Theodor Fliedner established a home for Arab girls in Jerusalem, then in the Mutasarrifate of Jerusalem, Ottoman Empire, in 1851. In 1858 there were 32 students, including Jews, Arabs, and Armenians. The school received the name "Talitha Kumi" in 1868, when it received a new building and had 89 students. The seminary and deaconess schools opened in 1905. World War I caused a temporary closure; there were 140 students and eleven deaconess teachers in 1914, right as the closure occurred. Up until 1918 the British authorities held the women in Egypt. The school's area became a part of the Occupied Enemy Territory Administration, and then British Mandate of Palestine. The school reopened in 1926, one year after the British authorities gave the school back to the original owners.

In 1949, operations in Jerusalem ended; this was because the original location was on the Israeli side the border after the Israeli Declaration of Independence. The post-Israel Talitha Kumi originally operated in Jordanian-controlled territory. The school opened in its current location in Beit Jala in 1961. At the time Beit Jala was a part of Jordan. Israel captured the West Bank from Jordan in the 1967 Six-Day War, prompting the Israeli occupation of the West Bank. Beit Jala went to Palestinian control after 1993.

==Curriculum==
The elementary school program uses the Palestinian curriculum. In Kindergarten students begin learning English. In the second grade they begin learning German. For secondary school students may choose between a Tawjihi programme and an international programme in which 50% of all classes are taught in German, leading to the DIAP.

==Student body==
As of a period before 2015 the school had almost 830 students, with 62% being Christian and 38% being Muslim. The student body is 50% female and 50% male. About 90% of the students live in the West Bank and the remaining 10% live in East Jerusalem and other Palestinian enclaves. As of 2015 the percentage of Muslim students is increasing because many Christians are leaving Palestine and due to other demographic changes. The school had 865 students, 59% Christian and 41% Muslim, during the 2011–2012 school year: the gender balance was 52% girls and 48% boys.

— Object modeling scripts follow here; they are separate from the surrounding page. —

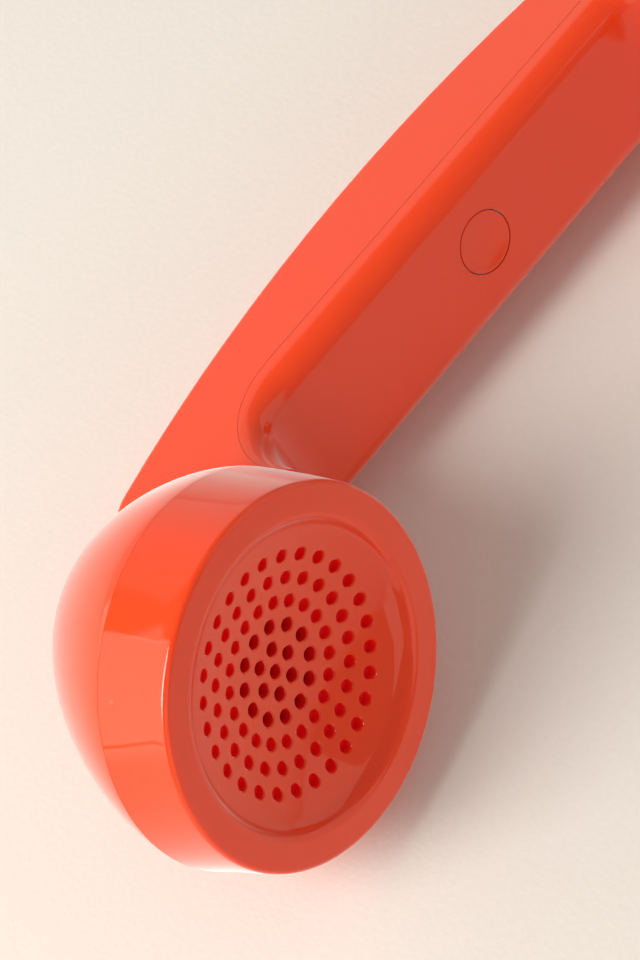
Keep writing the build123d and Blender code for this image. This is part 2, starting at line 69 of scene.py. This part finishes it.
grip_half = 13.1
grip_depth = 21.2
back_radius = 255.0
back_edge = 1.5
back_turn, turn_radius = 74.0, 7.0
shell_wall = 2.0
seam_flat, seam_bend, seam_drop = 40.0, 17.4, 5.6
seam_top = 15.0
width_turn, width_radius = 70.0, 9.0
least_trough = 0.5
dome_depth = 32.3
dome_lean = 4.7
dome_power = 1.4
dome_wall = 2.6
dome_clear = 0.03
dome_steps, round_segments = 44, 144
weld = 0.0005


def finish_piece(bm, name, body, slot, *replaced):
    """Puts a shape drawn in the handset's axes in its place under its own name, fixes it to its body and hides the
    CAD parts it stands for.
    """
    bmesh.ops.remove_doubles(bm, verts=bm.verts, dist=weld)
    bmesh.ops.recalc_face_normals(bm, faces=bm.faces)
    mesh = bpy.data.meshes.new(name)
    bm.to_mesh(mesh)
    bm.free()
    mesh.transform(laid)
    mesh.shade_smooth()
    mesh.set_sharp_from_angle(angle=math.radians(35))
    piece = bpy.data.objects.new(name, mesh)
    bpy.context.scene.collection.objects.link(piece)
    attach(piece, body)
    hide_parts(*replaced)
    return piece


def even_shading(piece):
    """Large flat faces keep their own direction beside small rounded edges."""
    even = piece.modifiers.new("even shading", "WEIGHTED_NORMAL")
    even.mode = "FACE_AREA"
    even.weight = 100
    even.keep_sharp = True


def lofted(bm, sections):
    """Skins closed sections that have the same number of points, and closes both ends."""
    previous = None
    for section in sections:
        ring = [bm.verts.new(point) for point in section]
        edges = [bm.edges.new(pair) for pair in zip(ring, ring[1:] + ring[:1])]
        if previous is None:
            bm.faces.new(ring)
        else:
            bmesh.ops.bridge_loops(bm, edges=previous + edges)
        previous = edges
    bm.faces.new(ring)


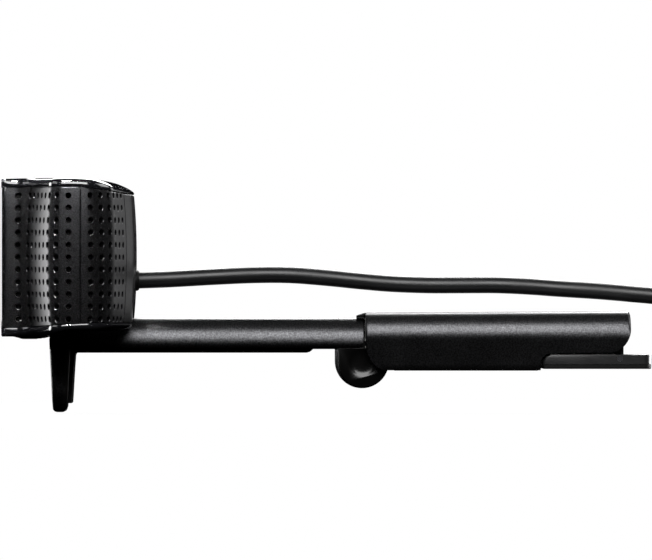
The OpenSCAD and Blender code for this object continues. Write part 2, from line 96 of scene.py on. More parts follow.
class Finish:
    """A procedural material: a Principled shader with grain, tone and gloss from noise."""

    def __init__(self, name, colour, roughness, metallic=0.0):
        self.material = bpy.data.materials.new(name)
        self.material.use_nodes = True
        self.tree = self.material.node_tree
        self.shader = self.tree.nodes["Principled BSDF"]
        self.shader.inputs["Metallic"].default_value = metallic
        self.colour = colour
        self.roughness = roughness
        self.coords = self.node("ShaderNodeTexCoord").outputs["Object"]
        self.normal = None

    def node(self, kind, **values):
        made = self.tree.nodes.new(kind)
        for name, value in values.items():
            made.inputs[name].default_value = value
        return made

    def link(self, a, b):
        self.tree.links.new(a, b)

    def noise(self, size_mm, detail=2.0, stretch=(1, 1, 1)):
        """Noise whose features are about size_mm across."""
        mapping = self.node("ShaderNodeMapping", Scale=stretch)
        texture = self.node("ShaderNodeTexNoise", Scale=1 / (size_mm * MM), Detail=detail)
        self.link(self.coords, mapping.inputs["Vector"])
        self.link(mapping.outputs[0], texture.inputs["Vector"])
        return texture.outputs["Fac"]

    def spread(self, source, low, high, start=0.3, end=0.7):
        """Maps a factor onto a range."""
        mapped = self.node("ShaderNodeMapRange")
        for socket, value in zip((1, 2, 3, 4), (start, end, low, high)):
            mapped.inputs[socket].default_value = value
        self.link(source, mapped.inputs[0])
        return mapped.outputs[0]

    def tone(self, source, change):
        """Colour varied about its mean by a factor."""
        mix = self.node("ShaderNodeMix")
        mix.data_type = "RGBA"
        dark = [c * (1 - change) for c in self.colour]
        light = [min(1.0, c * (1 + change)) for c in self.colour]
        mix.inputs[6].default_value = (*dark, 1)
        mix.inputs[7].default_value = (*light, 1)
        self.link(source, mix.inputs[0])
        self.link(mix.outputs[2], self.shader.inputs["Base Color"])

    def gloss(self, source, change):
        low, high = self.roughness - change, self.roughness + change
        self.link(self.spread(source, max(low, 0.02), min(high, 1)), self.shader.inputs["Roughness"])

    def bump(self, source, depth_mm, strength=1.0):
        bump = self.node("ShaderNodeBump", Strength=strength, Distance=depth_mm * MM)
        self.link(source, bump.inputs["Height"])
        if self.normal is not None:
            self.link(self.normal, bump.inputs["Normal"])
        self.normal = bump.outputs["Normal"]
        self.link(self.normal, self.shader.inputs["Normal"])

    def set(self, **values):
        for name, value in values.items():
            self.shader.inputs[name.replace("_", " ")].default_value = value
        return self

    def waves(self, size_mm, axis, distortion=0.0):
        texture = self.node("ShaderNodeTexWave", Scale=1 / (size_mm * MM) / math.tau)
        texture.inputs["Distortion"].default_value = distortion
        texture.bands_direction = axis
        self.link(self.coords, texture.inputs["Vector"])
        return texture.outputs["Fac"]


def plain(name, colour, roughness, metallic=0.0, grain=0.3, depth=0.01, tone=0.15, gloss=0.06):
    """A finish with fine grain, and with cloudy tone and gloss at a larger scale."""
    made = Finish(name, colour, roughness, metallic)
    fine = made.noise(grain, 3.0)
    made.tone(made.noise(grain * 9, 4.0), tone)
    made.gloss(made.noise(grain * 22, 3.0), gloss)
    made.bump(fine, depth)
    return made


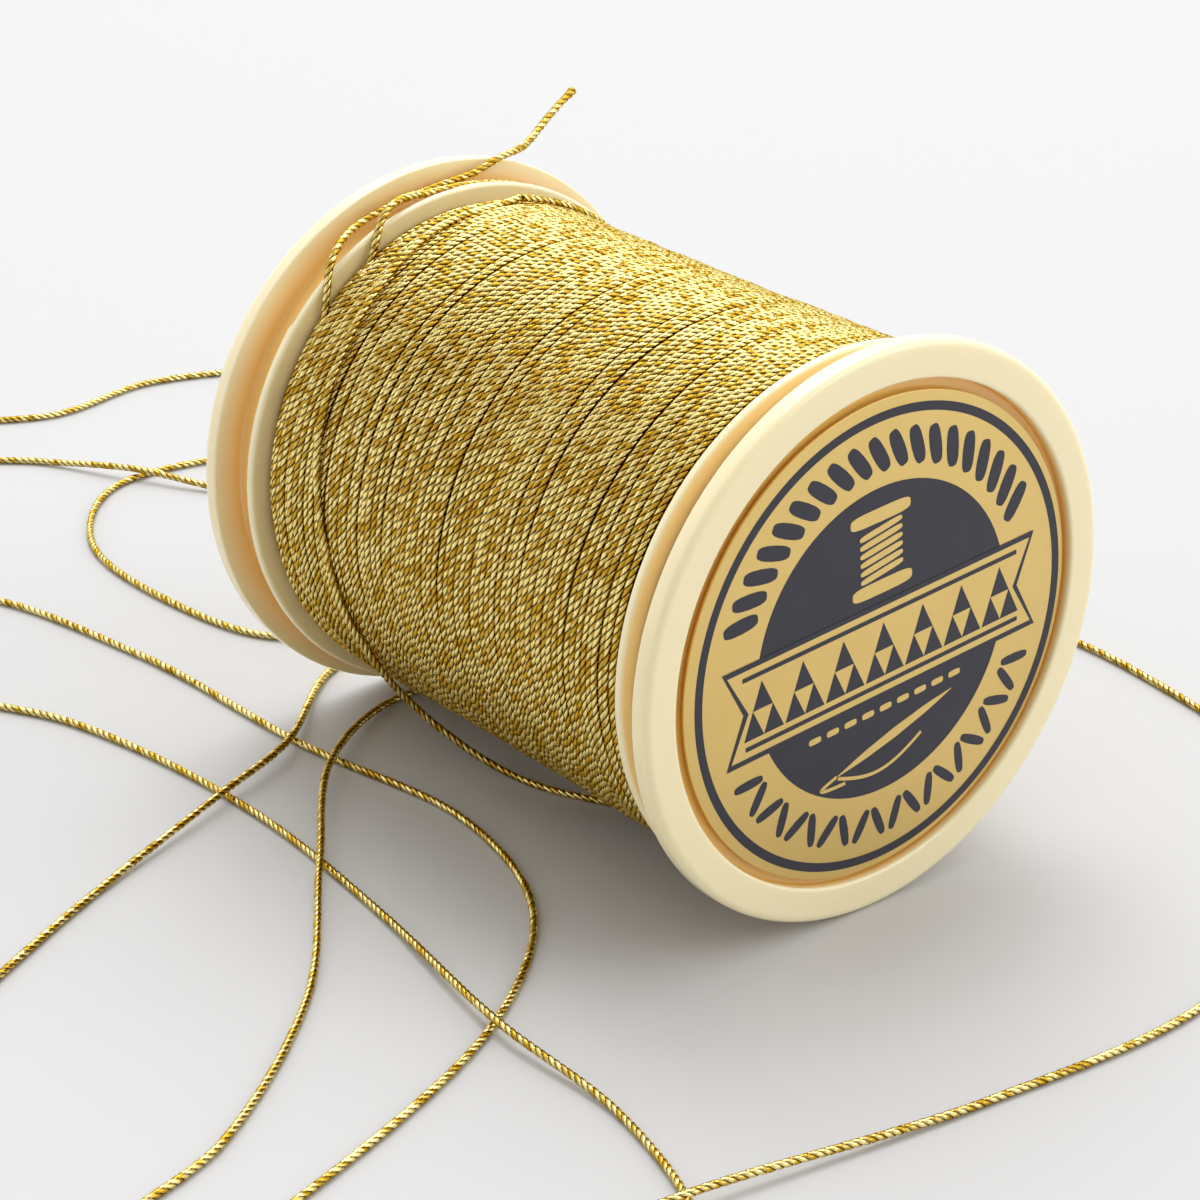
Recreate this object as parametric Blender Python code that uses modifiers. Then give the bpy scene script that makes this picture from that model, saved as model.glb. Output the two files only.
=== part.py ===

As of circa 2009 many students were impeded from getting to school due to difficulty in going to and from their home villages. The school previously admitted students from the Gaza Strip, but the school no longer admitted them once Israel instituted closure policies in the mid-1990s that prevented students temporarily in Gaza from returning to school and vice versa.

==Teaching staff==
As of 2015 Palestinians make up almost every member of the teaching staff.

==Facilities==
The school is located on a 10 ha property. There is a boarding facility for female students. As of 2015, there are 18 female students who board. As of 2009 the school had a dormitory for boys. The school offers a guest house for tourists in Palestine.

The pre-1949 campus in Jerusalem was on King George Street.